Любовь по-французски (Антология) - страница 334

Пришел день святого Элигия, покровителя фермеров.

На ферме шел пир горой… Всем поднесли шатонефа, а простое вино рекой лилось. Потом был фейерверк, костры на гумне, цветные фонарики на всех вязах. Слава святому Элигию! Фарандолу плясали до упаду. Меньшой сжег свою новую блузу… Даже Жан казался довольным: он упросил, и мать принять участие в танцах; бедная женщина плакала от радости.

Легли в полночь. Всем надо было выспаться… Но Жан не спал. Его брат потом рассказывал, что он проплакал всю ночь. Да, уж поверьте мне, задело его за живое…


Наутро, чуть свет, мать услышала, как кто-то бегом пробежал через спальню.
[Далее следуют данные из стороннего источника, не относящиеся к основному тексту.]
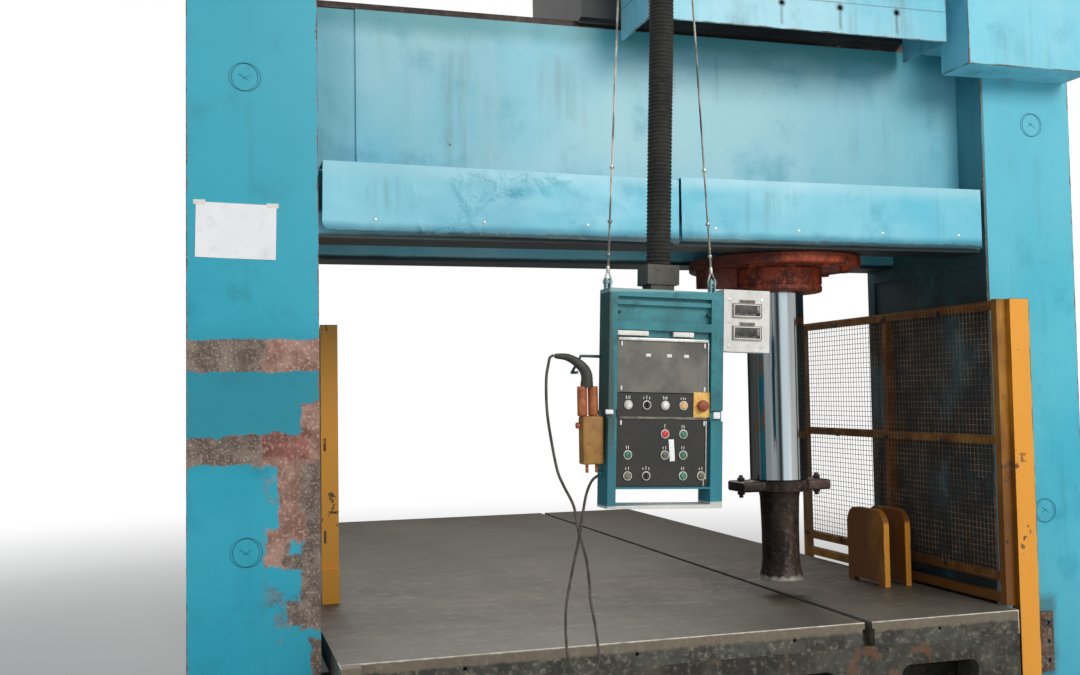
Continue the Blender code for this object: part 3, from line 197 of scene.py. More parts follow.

Ее точно что кольнуло.

– Жан, это ты?

Жан не ответил; он был уже на лестнице.

Мать мигом вскочила:

– Жан, ты куда?

Он подымается на чердак: она следом за ним:

– Сынок, ради всего святого!

Он захлопывает дверь и задвигает засов.

– Жан, сыночек, Жанно, ответь! Что ты задумал?

Ощупью, своими старыми дрожащими руками ищет она щеколду. Звук открываемого окна, шум от падения тела на выложенный плитами двор – и все…

Он решил, бедняга: «Я слишком люблю ее… я уйду». Ах, жалкие мы люди! На что же это похоже, если презрение не может убить любви!..

В это утро народ в деревне недоумевал, кто так горько плачет в той стороне, где ферма Эстевов.

Во дворе за каменным столом, мокрым от росы и крови, убивалась над своим мертвым сыном мать, вскочившая в чем была с постели.

Транстеверинка

Спектакль только что окончился. В то время как толпа, по-разному воспринявшая пьесу, хлынула к выходу, двигаясь под лучами фонарей на главном подъезде театра, несколько друзей, среди которых находился и я, ожидали поэта у артистического подъезда, чтобы его поздравить. Его произведение не имело, впрочем, блестящего успеха. Слишком сильное для робкого и опошленного воображения современных зрителей, оно выходило за рамки подмостков, этой границы условных приличий и допускаемых вольностей. Педантичная критика заявила: «Это совсем не сценично!», а бульварные остряки, как будто растроганные прекрасными стихами, в отместку твердили: «Ну, это не даст сборов!» Мы же гордились нашим другом, который смело заставил звучать и вихрем кружиться свои чудесные, драгоценные строки – весь рой его поэтического улья, – вокруг искусственного и мертвящего света люстры, не побоялся вывести действующих лиц в натуральную величину, не обращая внимания на оптические условия современного театра, на тусклые бинокли и слабое зрение.

Пробравшись сквозь толпу машинистов, пожарных, статистов в шарфах, поэт, высокий, согбенный, приблизился к нам, зябко подняв воротник, прикрывая им жидкую бородку и длинные, тронутые сединой волосы. Он был печален. Аплодисменты клакеров и немногих подлинных ценителей, раздававшиеся только в одном конце зала, предвещали ему ограниченное число представлений, избранных, но малочисленных зрителей, скорое снятие пьесы с репертуара, еще прежде чем имя его получит признание. Когда проработаешь двадцать лет и достигнешь зрелого возраста и полного расцвета таланта, упорное нежелание толпы понять тебя вызывает усталость и безнадежность. Доходишь до того, что говоришь себе: «Быть может, они правы». Боишься, сомневаешься… Наше громогласное одобрение, наши восторженные рукопожатия несколько ободрили его. «В самом деле, вы находите? Это действительно так хорошо? Правда, я сделал все, что мог». И его пылающие от волнения пальцы с тревогой цеплялись за наши руки. Глаза, полные слез, искали искреннего и успокаивающего взгляда. То была молящая тоска больного, который спрашивает врача: «Скажите, ведь я не умру?» Нет, поэт, ты не умрешь! Оперетты и феерии, выдерживающие сотни представлений, привлекающие тысячи зрителей, давно будут забыты, исчезнут вместе с их последней афишой, а твое произведение останется вечно юным и полным жизни.